3. Do I need to use a porter?
Even if you feel fit enough to handle the terrain, altitude, humidity, and your daypack during your gorilla trek, we strongly advise you to use a porter if their services are made available to you. You will be providing a living for a number of villagers in the neighborhood for a small sum of money—roughly $20.
Keep in mind that every person in Africa with a legal job provides for seven to nine other people. Without as much participation from people as possible, conservation efforts cannot be successful, so the more porters you can recruit, the better.
4. How Fit Do I Have to Be?
The more fit you are, the better for any strenuous activity. However, this does not imply that in order to go gorilla trekking, you must be able to bench press three times your body weight or compete in a triathlon.
The trekkers will be divided into groups based on their age and fitness level, and those who are older and less fit will typically be assigned to the gorilla family that is closest to the trailhead.

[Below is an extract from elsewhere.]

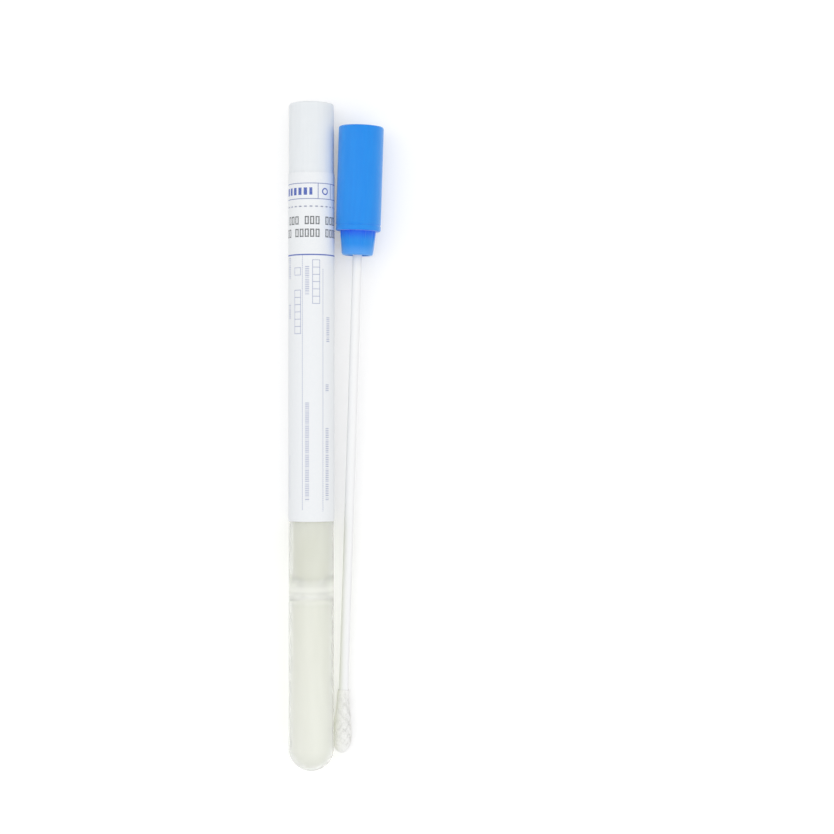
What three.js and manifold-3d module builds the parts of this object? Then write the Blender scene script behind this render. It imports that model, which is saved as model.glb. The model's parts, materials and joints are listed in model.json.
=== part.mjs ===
// A specimen swab tube set: a round-bottomed tube of transport gel, shut by a push-in stopper and
// wrapped in a paper label, with the capped swab that replaces the stopper lying against its side.
//
// Millimetres, +Z up. The tube lies along Y with its mouth towards +Y. The origin is at the middle
// of the set's box, on the surface that the set lies on.
//
// The stopper and the swab's cap are the same moulding, made once by capSolid. Each lying part is
// drawn about its own axis, along Y, with y = 0 at the seat where cap and tube meet.

import * as THREE from 'three';
import { mergeVertices } from 'three/addons/utils/BufferGeometryUtils.js';
import Module from 'manifold-3d';

const wasm = await Module();
wasm.setup();

// ---- Driving dimensions ----

// Tube
const tubeDiameter = 12;
const tubeLength = 150;
const tubeWall = 1;
const lipRound = 0.3;
// The waist is a narrow place in the bore that keeps the gel at the bottom of the tube.
const waistInset = 2.1;
const waistDepth = 101.8;
const waistFunnelLength = 4.6;
const waistFlareLength = 3.2;

// Transport gel
const gelDepth = 82.5;
const gelDimpleRadius = 3.2;
const gelDimpleDepth = 13;
const gelClearance = 0.05;

// Label, and the band of it that stays on the stopper when it is torn at its perforation
const labelThickness = 0.13;
const labelGlueLine = 0.02;
const labelLength = 83.3;
const sealBandLength = 9.1;
const perforationGap = 0.2;

// Cap moulding
const capLength = 27.8;
const capEndRound = 0.6;
const capShoulderRound = 0.35;
const capGrooveHeight = 1.3;
const capGrooveWidth = 0.5;
const capGrooveDepth = 0.12;
const capEndThickness = 1.5;
const plugLength = 6.5;
const plugTaper = 0.65;
const plugNoseRound = 0.6;
const plugWall = 0.85;
const plugClearance = 0.05;
const crushRibCount = 8;
const crushRibWidth = 0.9;
const crushRibHeight = 0.15;
const crushRibSetback = 1;
const crushRibFullDepth = 1;
const bossWall = 0.85;
const bossSetback = 0.4;
const webCount = 4;
const webThickness = 0.7;
const webSetback = 1.4;
const seatGap = 0.05;

// Swab
const shaftDiameter = 2.5;
const shaftLength = 150;
const shaftAboveSeat = 11.3;
const shaftEndChamfer = 0.25;
const shaftClearance = 0.05;
const budDiameter = 5;
const budLength = 17;
const budNoseLength = 3.6;
const budCollarDiameter = 3.1;
const budBeyondShaft = 1.3;

// How the swab lies against the tube
const swabSetback = 6;
const restGap = 0.3;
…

You won’t be separated from family or friends, but you will need to slow down to the pace of the slowest hikers in order to maintain the group’s safety. This is the hiking equivalent of the golden rule.

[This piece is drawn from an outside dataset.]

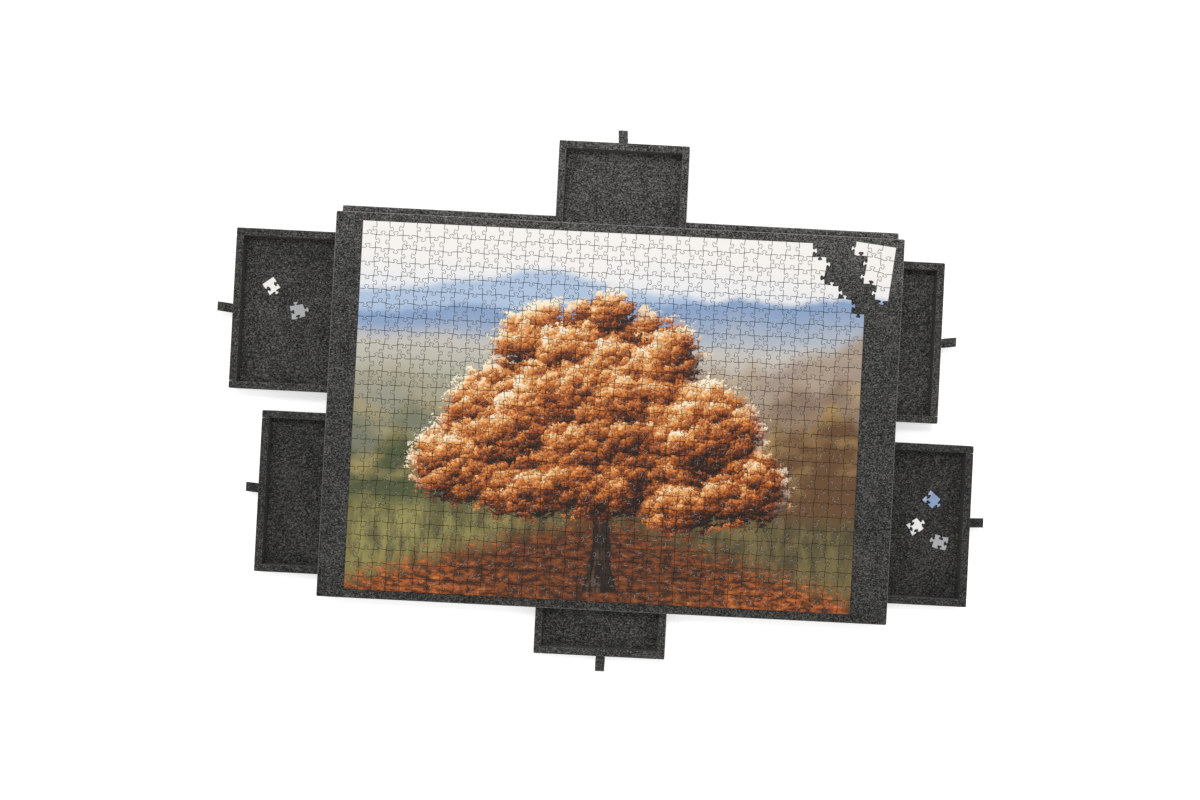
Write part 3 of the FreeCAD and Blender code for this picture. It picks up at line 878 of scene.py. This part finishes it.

The group that is furthest is allocated to the fittest or youngest members. Your guides will pause when necessary for a break, to drink water, to take in the scenery, or even to have a snack. They are very skilled at gauging how the group is doing. Water and possibly energizing foods like roasted cashews or peanuts, bananas, apples, chocolate bars, muffins, small sandwiches or bread rolls, and regional specialties like “rolled eggs,” a type of cold omelet, are included in packed lunches.

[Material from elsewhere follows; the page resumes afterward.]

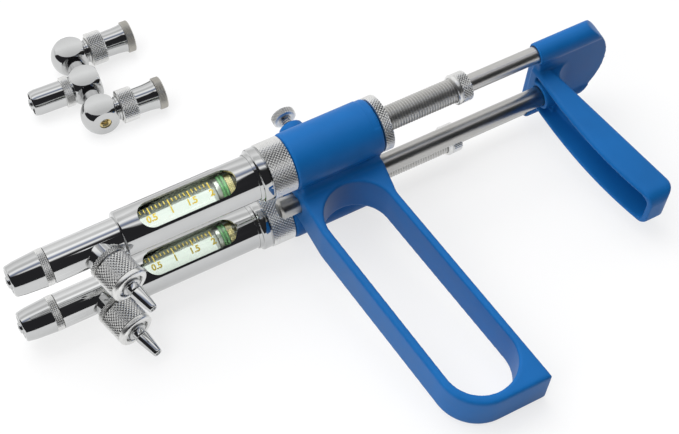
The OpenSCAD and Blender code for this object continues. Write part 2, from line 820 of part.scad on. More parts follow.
module housing_handle() {
  color(blue) difference() {
    union() {
      for (side = [UP, DOWN]) barrel(side) turned([
        [0, 0], [0, housing_r - edge], [edge, housing_r], [housing_len - rim_len, housing_r],
        [housing_len - rim_len + rim_step, housing_r - rim_step], [housing_len - edge, housing_r - rim_step],
        [housing_len, housing_r - rim_step - edge], [housing_len, 0]
      ]);
      translate([0, -guide_drop, -barrel_gap / 2])
        cube([housing_len, guide_drop + web_top, barrel_gap]);
      linear_extrude(handle_t, center = true) handle_outline();
      translate([screw_set, 0, 0]) rotate([-90, 0, 0]) cylinder(h = boss_h, r = boss_r);
    }
    for (side = [UP, DOWN]) barrel(side) {
      bar(-over, adapter_tail_len + face_gap, adapter_tail_r + run_gap);
      bar(-over, housing_len - housing_wall, spring_room_r);
      bar(0, housing_len + over, dose_r + run_gap);
    }
    translate([0, -guide_drop, 0]) bar(-over, housing_len + over, guide_r + run_gap);
    translate([screw_set, -guide_drop, 0]) rotate([-90, 0, 0])
      cylinder(h = guide_drop + boss_h + over, r = stud_r + run_gap);
  }
}

module guide_rod() {
  color(steel) translate([0, -guide_drop, 0]) turned([
    [-guide_proud, 0], [-guide_proud, guide_r - 2 * edge], [-guide_proud + 2 * edge, guide_r],
    [guide_rear, guide_r], [guide_rear, 0]
  ]);
}

module lock_screw_stud() {
  stud_y = -guide_drop + guide_r + stud_open;
  color(chrome) translate([screw_set, stud_y, 0]) rotate([-90, 0, 0])
    cylinder(h = boss_h + screw_head_gap + screw_head_len / 2 - stud_y, r = stud_r);
}

module lock_screw_head() {
  head_y = boss_h + screw_head_gap;
  color(chrome) translate([screw_set, head_y, 0]) rotate([0, 0, 90]) difference() {
    turned([
      [0, 0], [0, screw_head_r - edge], [edge, screw_head_r], [screw_head_len - edge, screw_head_r],
      [screw_head_len, screw_head_r - edge], [screw_head_len, 0]
    ]);
    bar(-over, screw_head_len / 2 + face_gap, stud_r + run_gap);
  }
}

// Flat outline of the grip seen along y
module palm_outline() {
  half = barrel_gap / 2 + grip_boss_r;
  swing = asin(half / palm_r);
  polygon(concat(
    [[grip_set, half], [grip_set, -half]],
    arc([palm_x, 0], palm_r, -swing, swing, 2 * arm_steps)
  ));
}

// Side outline of the arm, seen along z
module arm_outline(front_in, rear_in) {
  rear_top = grip_set + arm_top_d - rear_in;
  end_x = arm_front(1)[0] + arm_end_d - rear_in;
  round_c = [end_x - arm_round_r, arm_round_r - arm_len];
  polygon(concat(
    [[grip_set + front_in, 0]],
    [for (i = [0:arm_steps]) arm_front(i / arm_steps) + [front_in, 0]],
    arc(round_c, arm_round_r, -90, 0, arm_steps / 2),
    [[rear_top, arm_y0], [rear_top, 0]]
  ));
}

// Outline of the arm or its trough seen along x, with round lower corners
module arm_plan(inset, round_r, top) {
  half = arm_w / 2 - inset;
  low = inset - arm_len;
  polygon(concat(
    [[top, half]],
    arc([low + round_r, half - round_r], round_r, 90, 180, arm_steps / 2),
    arc([low + round_r, round_r - half], round_r, 180, 270, arm_steps / 2),
    [[top, -half]]
  ));
}

module palm_grip() {
  fillet_x = grip_set + arm_top_d;
  color(blue) difference() {
    union() {
      intersection() {
        union() {
          for (side = [UP, DOWN]) barrel(side) bar(grip_set, grip_set + palm_len, grip_boss_r);
          translate([grip_set + over, -grip_web_t / 2, -barrel_gap / 2])
            cube([palm_len, grip_web_t, barrel_gap]);
        }
        rotate([90, 0, 0]) linear_extrude(4 * grip_boss_r, center = true) palm_outline();
      }
      difference() {
        intersection() {
          linear_extrude(arm_w, center = true) arm_outline(0, 0);
          translate([grip_set - over, 0, 0]) rotate([90, 0, 90])
            linear_extrude(palm_len) arm_plan(0, arm_corner_r, over);
        }
        intersection() {
          linear_extrude(arm_w, center = true) arm_outline(-over, arm_wall);
          translate([grip_set - over, 0, 0]) rotate([90, 0, 90])
            linear_extrude(palm_len) arm_plan(arm_wall, arm_corner_r - arm_wall / 2, arm_y0);
        }
      }
      translate([0, -guide_drop, 0]) bar(grip_set, grip_set + arm_top_d, guide_boss_r);
      linear_extrude(arm_w, center = true) polygon(concat(
        [[fillet_x - arm_wall, arm_y0 - arm_fillet_r], [fillet_x - arm_wall, 0]],
        [[fillet_x + arm_fillet_r, 0]],
        arc([fillet_x + arm_fillet_r, arm_y0 - arm_fillet_r], arm_fillet_r, 90, 180, arm_steps / 2)
      ));
    }
    for (side = [UP, DOWN]) barrel(side) bar(grip_set - over, rod_rear + face_gap, rod_r + face_gap);
    translate([0, -guide_drop, 0]) bar(grip_set - over, guide_rear + face_gap, guide_r + face_gap);
  }
}

// Ball with six flats, or five where its round side reaches on
module ball_block(reach) {
  intersection() {
    sphere(ball_r);
    translate([-reach, -flat_d, -flat_d]) cube([reach + flat_d, 2 * flat_d, 2 * flat_d]);
  }
}

module manifold_body() {
  color(chrome) difference() {
    union() {
      for (row = [UP, DOWN]) table(row) ball_block(ball_r + over);
      table(0) ball_block(flat_d);
      table(0) rotate([90, 0, 0]) cylinder(h = 2 * block_gap, r = neck_r, center = true);
      for (row = [UP, DOWN]) table(row)
        bar(0, gland_set + gland_len + socket_rim_len, tube_r - 2 * run_gap - edge);
      table(0) rotate([0, 0, 180]) difference() {
        turned([
          [0, 0], [0, tube_r], [outlet_reach - edge, tube_r],
          [outlet_reach, tube_r - edge], [outlet_reach, 0]
        ]);
        bar(outlet_reach - luer_skirt_depth, outlet_reach + over, luer_skirt_r);
      }
      table(0) luer_cone(-outlet_reach, luer_skirt_depth - outlet_reach);
    }
    table(DOWN) rotate([0, 0, -90]) {
      bar(flat_d - plug_len, flat_d + over, plug_r + run_gap);
    }
    table(0) bar(-outlet_reach - over - luer_proud, 0, passage_r);
    table(0) rotate([90, 0, 0]) cylinder(h = 2 * block_gap, r = passage_r, center = true);
    for (row = [UP, DOWN]) table(row) bar(0, socket_reach, passage_r);
  }
}

module gland_nut() {
  gland_end = gland_set + gland_len;
  color(chrome) difference() {
    turned([
      [gland_set, 0], [gland_set, gland_r - edge], [gland_set + edge, gland_r],
      [gland_end - edge, gland_r], [gland_end, gland_r - edge], [gland_end, 0]
    ]);
    bar(gland_set - over, gland_end + over, tube_r + run_gap);
  }
}

module socket() {
  gland_end = gland_set + gland_len;
  tube_front = gland_set + edge;
  rim_front = socket_reach - socket_rim_len;
  color(chrome) difference() {
    turned([
      [tube_front, 0], [tube_front, tube_r], [gland_end + edge, tube_r],
      [rim_front, socket_flare_r], [rim_front, socket_rim_r - edge / 2],
      [rim_front + edge / 2, socket_rim_r], [socket_reach - edge, socket_rim_r],
      [socket_reach, socket_rim_r - edge], [socket_reach, 0]
    ]);
    bar(tube_front - over, gland_end + socket_rim_len + face_gap, tube_r - edge - run_gap);
    bar(tube_front, socket_reach, passage_r);
    bar(socket_reach - socket_depth, socket_reach + over, socket_bore_r);
  }
}

module outlet_ring() {
  color(chrome) difference() {
    turned([
      [flat_d + edge, 0], [flat_d + edge, outlet_ring_r - edge], [flat_d + 2 * edge, outlet_ring_r],
      [flat_d + outlet_ring_len, outlet_ring_r], [flat_d + outlet_ring_len + edge, outlet_ring_r - edge],
      [flat_d + outlet_ring_len + edge, 0]
    ]);
    bar(flat_d - over, flat_d + outlet_ring_len + over, tube_r + run_gap);
  }
}

module manifold_plug() {
  color(brass) difference() {
    bar(flat_d - plug_len + face_gap, flat_d - edge, plug_r);
    bar(flat_d - plug_len / 2, flat_d + over, plug_r / 2);
  }
}

rest() housing_handle();
rest() guide_rod();
rest() palm_grip();
rest() lock_screw_stud();
rest() lock_screw_head();
rest() glass_gaskets();
rest() barrel(UP) nozzle();  // nozzle_upper
rest() barrel(DOWN) nozzle();  // nozzle_lower
rest() front_body(UP);  // front_body_upper
rest() front_body(DOWN);  // front_body_lower
rest() barrel(UP) outlet_valve();  // outlet_valve_upper
rest() barrel(DOWN) outlet_valve();  // outlet_valve_lower
rest() barrel(UP) outlet_spring();  // outlet_spring_upper
rest() barrel(DOWN) outlet_spring();  // outlet_spring_lower
rest() inlet(UP) inlet_ring();  // inlet_ring_upper
rest() inlet(DOWN) inlet_ring();  // inlet_ring_lower
rest() inlet(UP) union_nut();  // union_nut_upper
rest() inlet(DOWN) union_nut();  // union_nut_lower
rest() inlet(UP) hose_nipple();  // hose_nipple_upper
rest() inlet(DOWN) hose_nipple();  // hose_nipple_lower
rest() inlet(UP) inlet_valve();  // inlet_valve_upper
rest() inlet(DOWN) inlet_valve();  // inlet_valve_lower
rest() inlet(UP) inlet_spring();  // inlet_spring_upper
rest() inlet(DOWN) inlet_spring();  // inlet_spring_lower
rest() barrel(UP) window_sleeve();  // window_sleeve_upper
rest() barrel(DOWN) window_sleeve();  // window_sleeve_lower
rest() barrel(UP) glass_cylinder();  // glass_cylinder_upper
rest() barrel(DOWN) glass_cylinder();  // glass_cylinder_lower
rest() barrel(UP) collar_nut();  // collar_nut_upper
rest() barrel(DOWN) collar_nut();  // collar_nut_lower
rest() barrel(UP) adapter();  // adapter_upper
rest() barrel(DOWN) adapter();  // adapter_lower
rest() barrel(UP) piston_head();  // piston_head_upper
rest() barrel(DOWN) piston_head();  // piston_head_lower
rest() barrel(UP) piston_rings();  // piston_rings_upper
rest() barrel(DOWN) piston_rings();  // piston_rings_lower
rest() barrel(UP) piston_nut();  // piston_nut_upper
rest() barrel(DOWN) piston_nut();  // piston_nut_lower
rest() barrel(UP) piston_rod();  // piston_rod_upper
rest() barrel(DOWN) piston_rod();  // piston_rod_lower
rest() barrel(UP) return_spring();  // return_spring_upper
rest() barrel(DOWN) return_spring();  // return_spring_lower
rest() barrel(UP) spring_seat();  // spring_seat_upper
rest() barrel(DOWN) spring_seat();  // spring_seat_lower
rest() barrel(UP) lock_disc();  // lock_disc_upper
rest() barrel(DOWN) lock_disc();  // lock_disc_lower
rest() barrel(UP) dose_sleeve();  // dose_sleeve_upper
rest() barrel(DOWN) dose_sleeve();  // dose_sleeve_lower
rest() barrel(UP) dose_knob();  // dose_knob_upper
rest() barrel(DOWN) dose_knob();  // dose_knob_lower
manifold_body();
table(UP) gland_nut();  // gland_nut_a
table(DOWN) gland_nut();  // gland_nut_c
table(UP) socket();  // socket_a
table(DOWN) socket();  // socket_c
table(0) rotate([0, 0, 180]) outlet_ring();
table(DOWN) rotate([0, 0, -90]) manifold_plug();
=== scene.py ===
"""Dressed model of a twin barrel self filling syringe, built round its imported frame.

Sizes are millimetres on the syringe's own axes: x runs from the nozzles to the palm grip, -y down
the handle, and z from the lower to the upper barrel. A matrix carries each piece to the frame.
"""

import logging
import math
import sys
from dataclasses import dataclass, field
from enum import Enum
from typing import Callable, Sequence

import bmesh  # noqa: E402
import bpy  # noqa: E402
from mathutils import Matrix, Vector  # noqa: E402

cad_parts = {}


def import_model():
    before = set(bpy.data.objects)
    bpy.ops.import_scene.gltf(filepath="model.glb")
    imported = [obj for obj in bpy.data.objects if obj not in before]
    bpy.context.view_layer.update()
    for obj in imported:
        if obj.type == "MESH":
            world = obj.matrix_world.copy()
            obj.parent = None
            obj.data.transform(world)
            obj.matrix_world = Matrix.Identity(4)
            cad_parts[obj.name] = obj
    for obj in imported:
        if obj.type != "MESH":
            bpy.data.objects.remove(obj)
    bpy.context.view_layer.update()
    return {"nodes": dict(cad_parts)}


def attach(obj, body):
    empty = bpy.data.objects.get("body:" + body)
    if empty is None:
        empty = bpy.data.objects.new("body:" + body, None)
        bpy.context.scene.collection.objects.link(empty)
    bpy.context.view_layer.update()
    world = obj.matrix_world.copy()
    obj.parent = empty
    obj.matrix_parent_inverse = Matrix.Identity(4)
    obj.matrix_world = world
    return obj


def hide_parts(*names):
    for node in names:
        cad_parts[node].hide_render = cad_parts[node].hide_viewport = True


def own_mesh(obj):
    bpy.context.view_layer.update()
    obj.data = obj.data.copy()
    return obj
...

Trekking is always more convenient during the dry season. Mud can make trails slick and the hike more difficult during the rainy season. Additionally, primates may seek shelter from the rain in nests or trees, making them more elusive and difficult to spot. Bring along a pair of compact binoculars to get a clear view of their facial expressions and antics.
Additionally, some gorilla families will be moving rather than lounging around, munching leaves, and soaking up the sun. You’ll need to be able to keep up with them because they are much better suited than we are to moving through their rainforest habitat.